I seem to remember that look recommends running a spacer between the Headfit nut and the stem, but I'm thinking I would like to drop my stem another 5 mm. Is anyone currently running their stem directly on top of the headset? Any real reason this would be a problem?


----------



## RK250 (Nov 16, 2007)

Ppopp, I did that not too long ago with a Pro Vibe S stem. Pro measures the Vibe in sort of a funky way not only for length (a bit long) but the dimension for where it attaches to the steer tube as well. First, it is 44mm instead of the typical 40mm in thickness so I slammed it right on the Headfit...gotta admit, I scratched my head wondering about that interface. It looked like the stem would be happier sitting on a spacer. I only took it for 1 ride and went back to my Pro PLT stem with a homemade 2mm carbon spacer.

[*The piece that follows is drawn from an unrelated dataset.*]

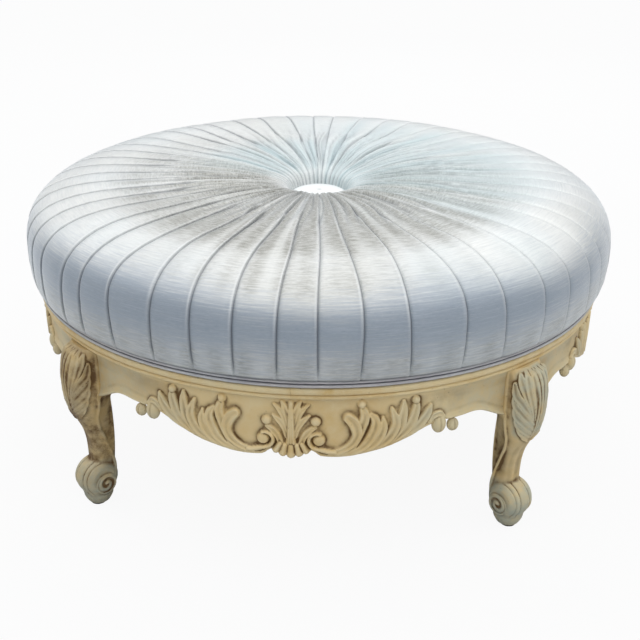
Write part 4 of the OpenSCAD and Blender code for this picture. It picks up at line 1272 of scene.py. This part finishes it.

So maybe just get a thin spacer between the stem and the Headfit, eh?


----------



## OrenPerets (Feb 22, 2006)

*running a 595 headfit with stem slammed*

exactly like you mention. has been like that for ~1 month.

No issues (yet ?).

Oren

p.s.

this guy (Gallery: Pro Bike: Jack Bauer?s Look 595 - BikeRadar) does


----------



## lemonlime (Sep 24, 2003)

IIRC, Look only recommends this to make it easier to get the wrench in to adjust the headfit system.


----------